2. Breaking Down the Buzzwords
If we look at the technical definition, Data Science sits at the intersection of three distinct worlds.
graph TD
A[Math & Statistics] --- B(Data Science)
B --- C[Programming & Databases]
B --- D[Domain Expertise]
Let’s break that down in human terms:
1. Math & Statistics (The Logic)
This isn’t about solving calculus problems on a whiteboard. It’s about asking: "Is this pattern real, or did it happen by accident?"
· Beginner take: You need to know the difference between average (mean) and the middle value (median). You need to know how to spot a lie (bias). You don’t need a PhD to start.
2. Programming & Databases (The Toolbox)
This is where you feel at home. We use code to clean the "dirty" data and build models.
· Python is the language of choice (though R is great too).
· SQL is non-negotiable. Most data lives in databases; you have to know how to ask for it.
· Beginner take: If you can write a for loop and use SELECT * FROM, you have enough to start learning the rest.
3. Domain Expertise (The Context)
This is the secret sauce. If you are analyzing healthcare data but don’t know what "blood pressure" means, your model will fail.
· Beginner take: You don't need to be a doctor. But you must understand why the data exists. Data Science is useless without context.
- The Data Science Workflow (What the Job Actually Looks Like)
Most beginners think the job is 100% building AI models. In reality, building the model is about 10% of the job. Here is the actual workflow:
Step 1: Ask the Right Question
Before writing a single line of code, you ask: "What problem are we solving?"
· Bad question: "How do we use AI?"
· Good question: "Why are we losing customers in the first month?"
Step 2: Data Collection & Cleaning (The 80% Rule)
If you take one thing away from this article, let it be this: Data Scientists spend 80% of their time cleaning data.
· You will find missing values (NaN).
· You will find duplicates.
· You will find dates formatted as text.
· Your job here is to turn chaos into a tidy table.
Step 3: Exploration (EDA)
You play with the data.
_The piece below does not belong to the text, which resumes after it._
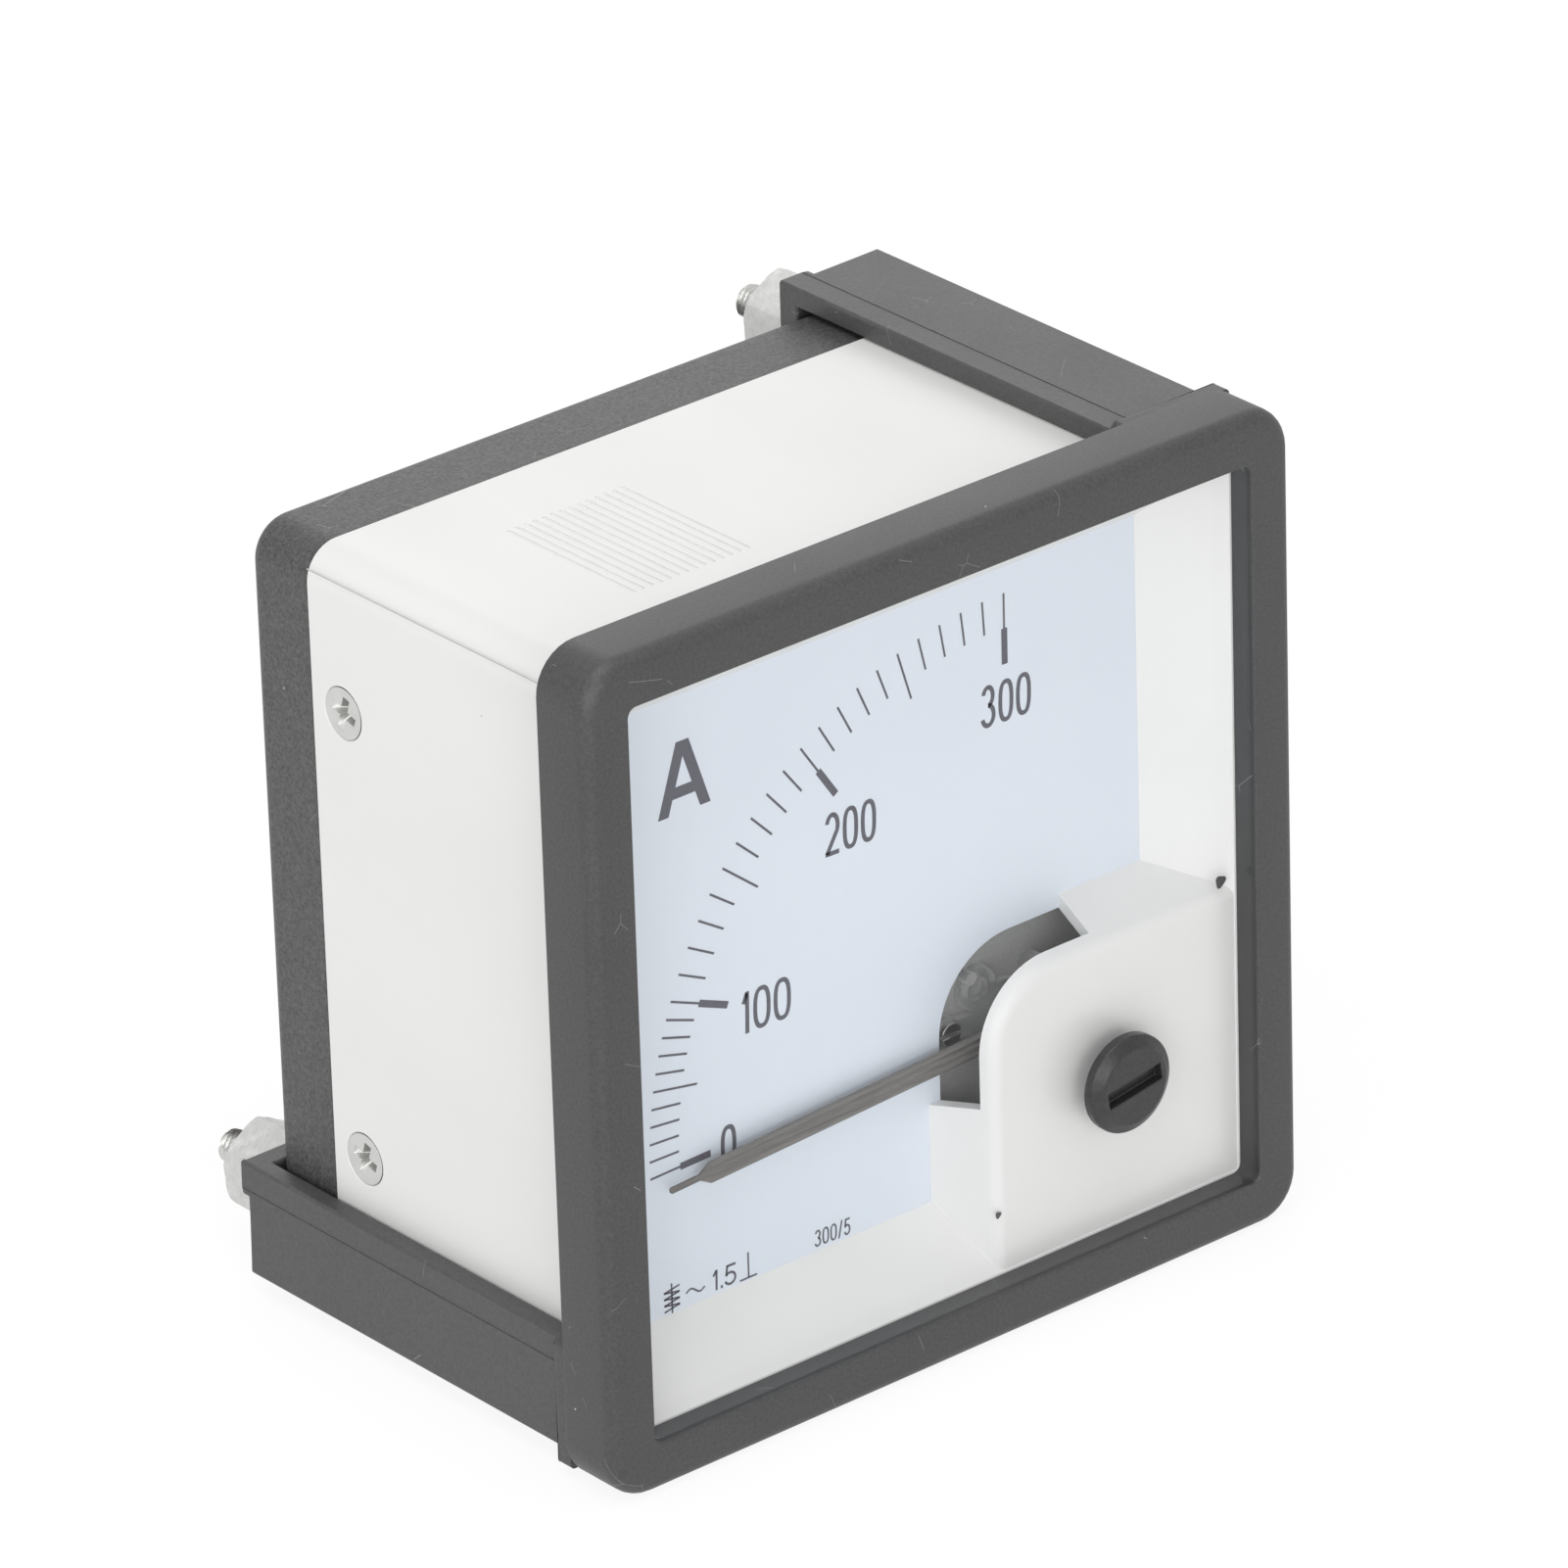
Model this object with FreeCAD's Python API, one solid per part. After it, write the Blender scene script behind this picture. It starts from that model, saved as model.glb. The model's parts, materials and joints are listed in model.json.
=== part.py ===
import FreeCAD, Part
import math
import os

# Square moving-iron panel ammeter, 72 mm flange size, modelled in millimetres.
# Frame: X to the right seen from the front, Y into the panel, Z up.
# The origin is the centre of the flange's rear face, the face that bears on the panel.

V = FreeCAD.Vector
AXIS_Y = V(0, 1, 0)
ORIGIN = V(0, 0, 0)

# Front flange, or bezel
bezel_size = 72.0
bezel_depth = 6.0
bezel_corner_r = 3.8
bezel_edge_r = 1.4
bezel_frame = 4.25
bezel_lip_chamfer = 0.2
opening_corner_r = 0.8
bezel_fit = 0.2
relief_depth = 0.3
relief_length = 16.0
snap_length = 18.0
snap_height = 0.4
snap_width = 0.8
snap_inset = 0.9
snap_clearance = 0.1

# White case, open at both ends
case_inset = 3.5
case_corner_r = 3.0
case_wall = 1.5
case_length = 32.3
seam_drop = 1.7
seam_width = 0.2
seam_depth = 0.12
grip_count = 14
grip_left = -19.0
grip_right = -7.5
grip_front = 8.5
grip_back_inset = 8.3
grip_width = 0.3
grip_depth = 0.12

# Window pane and dial mask
pane_recess = 0.5
pane_thickness = 2.0
pane_fit = 0.1
pane_seat = 0.1
flange_thickness = 2.0
funnel_draft = 5.3
dial_depth = 8.07
mask_skirt_fit = 0.1
mask_wall = 1.2
rim_width = 1.7
block_left_reach = 6.62
block_top_reach = 7.14
block_draft = 2.2
block_edge_r = 1.2
block_corner_r = 6.5
block_plate = 1.25
block_recess = 0.05
gate_bottom_reach = 4.5
gate_right_reach = 5.18
gate_draft = 0.75

# Dial plate
dial_thickness = 0.5
dial_overlap = 1.3
dial_gap_r = 7.5

# Pointer and its axis
pivot_right_inset = 13.89
pivot_bottom_inset = 13.18
pointer_zero_deg = 182.6
pointer_plane = 0.9
pointer_thickness = 0.22
pointer_rib = 0.16
pointer_width = 1.95
pointer_tip_length = 2.95
pointer_taper = 1.1
pointer_tip_margin = 2.55
pointer_tip_width = 0.5
pointer_tail = 6.6
hub_r = 1.3
hub_front = -0.05
hub_back = 1.2
weight_height = 1.95
weight_pitch = 5.2
aluminium_density = 2.7
brass_density = 8.5
steel_density = 7.85

# Spindle, pivots and jewels
spindle_r = 0.5
spindle_tip_r = 0.12
spindle_cone = 0.3
spindle_front = -0.85
jewel_gap = 0.05
jewel_screw_r = 1.1
jewel_head = 0.35
jewel_stand_out = 0.15
collet_r = 0.85

# Front bridge over the pointer
bridge_front = -1.9
bridge_thickness = 0.8
bridge_width = 3.6
bridge_reach = 4.7
bridge_leg_r = 1.1
bridge_angle_deg = 45.0

# Zero adjuster
zero_right_of_pivot = 4.94
zero_below_pivot = 4.36
zero_head_r = 4.2
zero_head_thickness = 1.5
zero_head_bevel = 0.9
zero_head_bevel_depth = 0.65
zero_head_gap = 0.1
zero_shaft_r = 1.6
zero_shaft_fit = 0.1
zero_slot_length = 5.6
zero_slot_width = 1.45
zero_slot_depth = 0.9
zero_slot_deg = 9.0
zero_pin_r = 0.45
zero_pin_offset = 1.2
zero_pin_end = 0.15
zero_collar_r = 2.1
zero_collar_gap = 0.1
zero_collar_thickness = 0.3
lever_thickness = 0.35
lever_gap = 0.05
lever_ring_r = 2.3
lever_arm_width = 1.1
fork_width = 2.4
fork_clearance = 0.1
fork_depth = 2.4
fork_web = 0.3
spring_stud_length = 0.5
spring_stud_width = 0.8

# Hairspring
hairspring_turns = 3.0
hairspring_outer_r = 3.3
hairspring_strip = 0.14
hairspring_height = 0.3
hairspring_gap = 0.12

# Air damper
plate_depth = 3.9
plate_thickness = 1.0
plate_margin = 0.6
chamber_r = 11.0
chamber_wall = 0.9
chamber_floor = 0.8
chamber_depth = 3.1
chamber_start_deg = -101.0
chamber_end_deg = 12.0
chamber_hub_r = 2.1
lid_thickness = 0.8
lid_margin = 1.0
lid_hole_r = 1.0
lid_hook_deg = 128.0
lid_hook_reach = 6.0
lid_lug_deg = 175.0
lid_lug_reach = 5.9
lid_lug_r = 1.3
lid_arm_width = 1.8
lid_hook_r = 1.9
lid_hook_hole_r = 1.0
lid_tooth_r = 0.55
lid_tooth_height = 0.6
lid_screw_r = 0.5
lid_screw_head_r = 1.0
lid_screw_head = 0.6
small_slot_width = 0.3
small_slot_depth = 0.3
vane_thickness = 0.25
vane_clearance = 0.35
vane_inner_r = 3.0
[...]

You make charts.
· Does more screen time correlate with lower test scores? (Plot a scatter plot).
· Which product sells the most? (Plot a bar chart).
This is where you find the "story."
Step 4: Modeling (The "AI" Part)
This is where you use algorithms (like Linear Regression, Random Forests, or Neural Networks) to make predictions.
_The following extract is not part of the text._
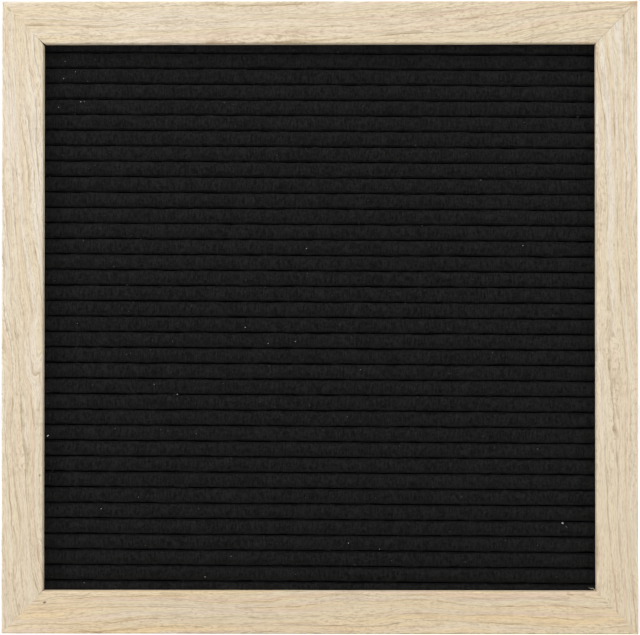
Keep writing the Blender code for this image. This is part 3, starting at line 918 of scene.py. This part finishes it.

· Example: Based on past data, this customer will probably cancel their subscription next week.
Step 5: Deployment & Communication
If you build a model that stays on your laptop, it is useless. You have to deploy it (put it in the cloud) or create a dashboard. Most importantly, you have to explain to the CEO why they should listen to your model.
4. Common Myths (Let’s Clear the Air)
Myth Reality
You need to be a genius at math. You need to be curious. Basic statistics and logical thinking get you 90% of the way. The libraries (scikit-learn) do the heavy math for you.
You need a PhD. Some research roles do, but most industry roles care about your portfolio. Can you solve problems? That’s what matters.
Data Science is just about AI. No. Most Data Science is about descriptive analytics. "What happened last quarter and why?" AI is just a small (but fun) subset.
It’s a solo job. It’s incredibly collaborative. You work with engineers, product managers, and business leaders constantly.
5. How to Start (Without Overwhelming Yourself)
If you want to transition into Data Science, don’t try to learn everything at once. Do this instead:
- Learn Python Basics: If you already know JavaScript or Java, Python will feel like writing English. Focus on pandas (for data) and matplotlib (for charts).
- Master SQL: Go to W3Schools or LeetCode and practice SQL until you can join tables in your sleep.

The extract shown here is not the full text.